Data entries —
▼▼▼
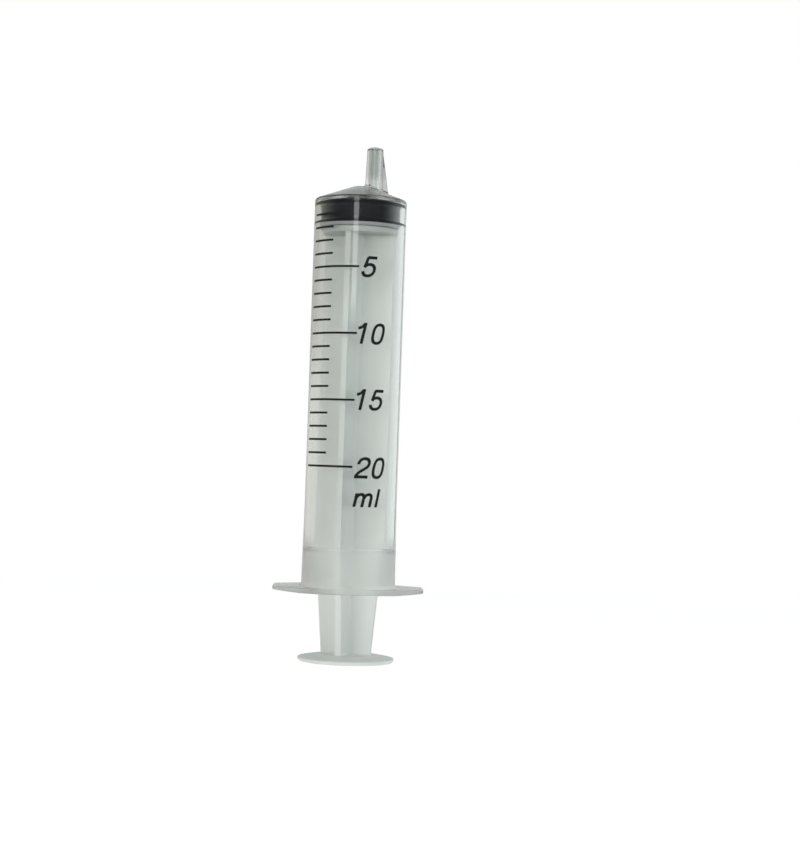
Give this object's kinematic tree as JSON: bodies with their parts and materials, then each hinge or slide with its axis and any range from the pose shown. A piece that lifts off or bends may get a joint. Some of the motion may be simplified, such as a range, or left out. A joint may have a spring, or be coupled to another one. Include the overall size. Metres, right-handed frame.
{
  "type": "disposable syringe",
  "caption": "Clear-walled disposable syringe: barrel with eccentric luer nozzle, finger flange and printed volume scale, cross-ribbed plunger rod and black rubber seal.",
  "frame": {"origin": "centre of the thumb rest's underside, on the plunger's axis, on the surface that the syringe stands on", "axes": "+Z along the barrel towards the nozzle's tip, +X along the finger flange on the nozzle's side, +Y across the flange"},
  "size_m": [0.0364, 0.025, 0.1251],
  "materials": {
    "barrel_plastic": "hazy translucent polypropylene, smooth moulded gloss",
    "rod_plastic": "milky translucent polyethylene or polypropylene, smooth moulded",
    "seal_rubber": "black rubber, satin, lightly siliconed",
    "scale_ink": "thin black screen-printed ink"
  },
  "bodies": {
    "plunger": {"plunger_rod": "rod_plastic"},
    "seal": {"plunger_seal": "seal_rubber"},
    "barrel": {"barrel": "barrel_plastic"}
  },
  "joints": [
    {"name": "plunger_turn", "type": "hinge", "parent": "plunger", "child": "seal", "pos_m": [0, 0, 0.107], "axis": [0, 0, 1], "continuous": true},
    {"name": "barrel_slide", "type": "slide", "parent": "seal", "child": "barrel", "axis": [0, 0, 1], "range_m": [0, 0.077]}
  ]
}
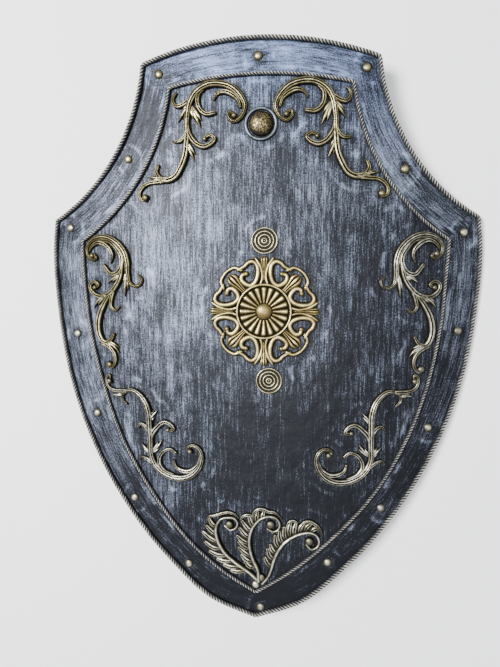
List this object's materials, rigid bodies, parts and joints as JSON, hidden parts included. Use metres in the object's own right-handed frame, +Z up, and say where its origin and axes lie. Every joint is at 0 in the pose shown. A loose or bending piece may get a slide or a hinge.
▲▲▲
What you should do —
Above are the records; copy all of them exactly.

Result —
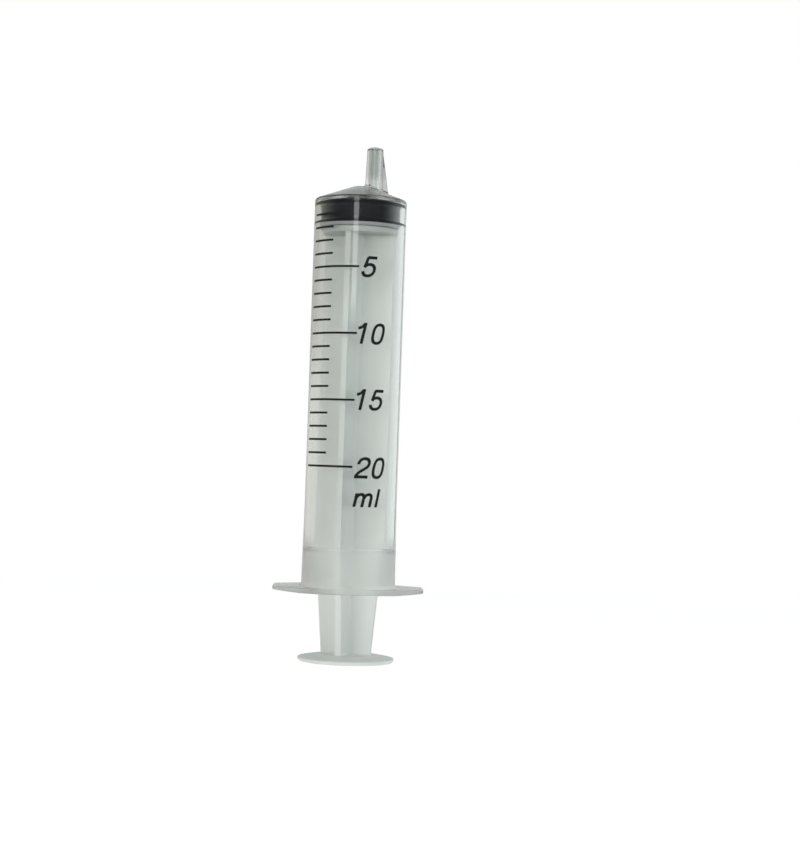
Give this object's kinematic tree as JSON: bodies with their parts and materials, then each hinge or slide with its axis and any range from the pose shown. A piece that lifts off or bends may get a joint. Some of the motion may be simplified, such as a range, or left out. A joint may have a spring, or be coupled to another one. Include the overall size. Metres, right-handed frame.
{
  "type": "disposable syringe",
  "caption": "Clear-walled disposable syringe: barrel with eccentric luer nozzle, finger flange and printed volume scale, cross-ribbed plunger rod and black rubber seal.",
  "frame": {"origin": "centre of the thumb rest's underside, on the plunger's axis, on the surface that the syringe stands on", "axes": "+Z along the barrel towards the nozzle's tip, +X along the finger flange on the nozzle's side, +Y across the flange"},
  "size_m": [0.0364, 0.025, 0.1251],
  "materials": {
    "barrel_plastic": "hazy translucent polypropylene, smooth moulded gloss",
    "rod_plastic": "milky translucent polyethylene or polypropylene, smooth moulded",
    "seal_rubber": "black rubber, satin, lightly siliconed",
    "scale_ink": "thin black screen-printed ink"
  },
  "bodies": {
    "plunger": {"plunger_rod": "rod_plastic"},
    "seal": {"plunger_seal": "seal_rubber"},
    "barrel": {"barrel": "barrel_plastic"}
  },
  "joints": [
    {"name": "plunger_turn", "type": "hinge", "parent": "plunger", "child": "seal", "pos_m": [0, 0, 0.107], "axis": [0, 0, 1], "continuous": true},
    {"name": "barrel_slide", "type": "slide", "parent": "seal", "child": "barrel", "axis": [0, 0, 1], "range_m": [0, 0.077]}
  ]
}
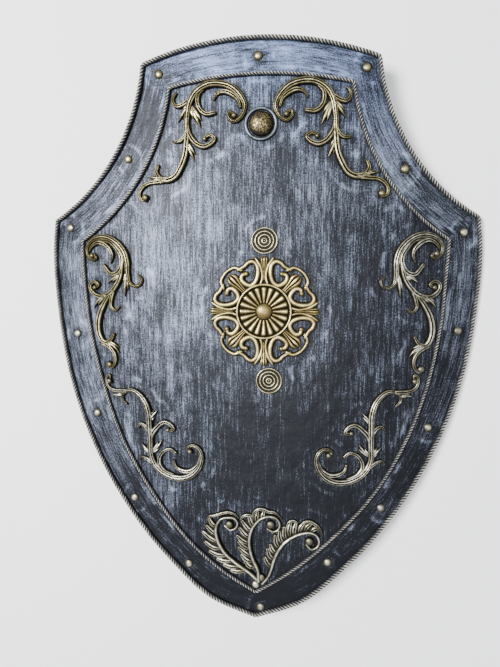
List this object's materials, rigid bodies, parts and joints as JSON, hidden parts included. Use metres in the object's own right-handed frame, +Z up, and say where its origin and axes lie. Every joint is at 0 in the pose shown. A loose or bending piece may get a slide or a hinge.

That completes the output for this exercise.